Tuesday, November 24, 2009

It's a park after all, not a theatre of the absurd

It's a park after all, not a theatre of the absurd

Walkers in Lalbagh are furious over the move to introduce mandatory identity cards

Vaishalli Chandra. Bangalore



There will soon be nothing public about Bangalore's landmark parks, Lalbagh and Cubbon Park.
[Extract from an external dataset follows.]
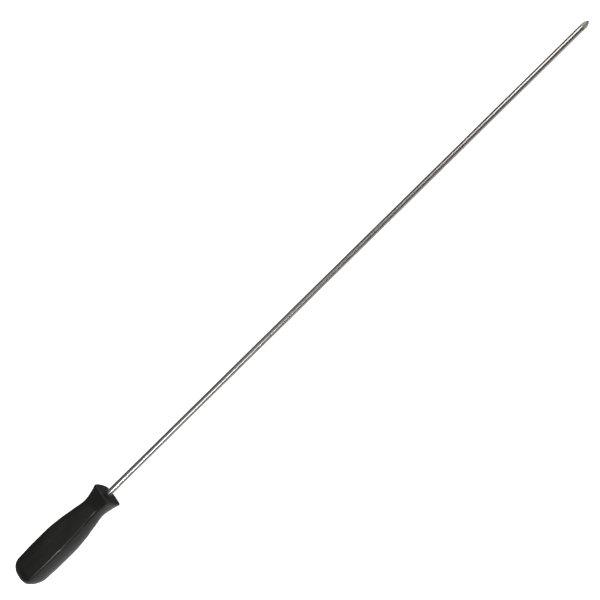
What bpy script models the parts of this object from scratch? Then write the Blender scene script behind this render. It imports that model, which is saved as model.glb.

And those who go on a daily stroll in these parks, are naturally agitated.
On Monday evening, after the horticulture minister went public with his decision to introduce ID cards for those using Lalbagh and Cubbon Park, dark clouds had literally gathered over the former.
But the overcast sky had not kept the people away from its walking-jogging tracks.
"ID card for what?" asked Bhanu Seshadri, for whom a walk in the Lalbagh has been a daily ritual — maintained for 25 years. "One doesn't require an ID inside the park," she said and added that while she is okay with paying a nominal maintenance charge of the park, the ID seems absurd.
Homemaker Uma and her group of friends don't think that IDs are of any use. "We have been hearing many things — charge for maintenance, ID card, etc. Nothing is really done." But, what if this goes as planned? "Do authorities listen to people?" she asked. "People's opinion does not matter, newspaper coverage does not matter. People in authority will make their own decisions," she said, as her friend nodding in resigned agreement.
"I think ID cards are a good idea," said MM Prasad, who had come all the way from Jayanagar IIIBlock. "It will ensure unnecessary elements are kept at bay."
But, another young jogger did not agree. "All this doesn't matter; those who want to create nuisance will do so, ID or not," she said.
A young couple felt such a rule would make the park a private zone. "It is a money-making scheme," the guy, who didn't want to be named, said, adding, "Parks are for all, where else will we go?" He felt parks were places where couples get some privacy without a dent in their wallet.
Another regular, Beerappa, said, "This is just a new stunt, nothing like this ever works." He wanted to know how the ID would help walkers in general. "What is the idea behind such an introduction?" asked another walker, who was with his wife. "We have been coming here for over 20 years. Carrying an ID card would feel like going to some office." His wife added, "Our son has one too that he wears in his office."
But most walkers felt that if ID cards were made mandatory, they might have no choice. "These people (authorities) don't care about our opinion," said 80-year-old Thimme Gowda.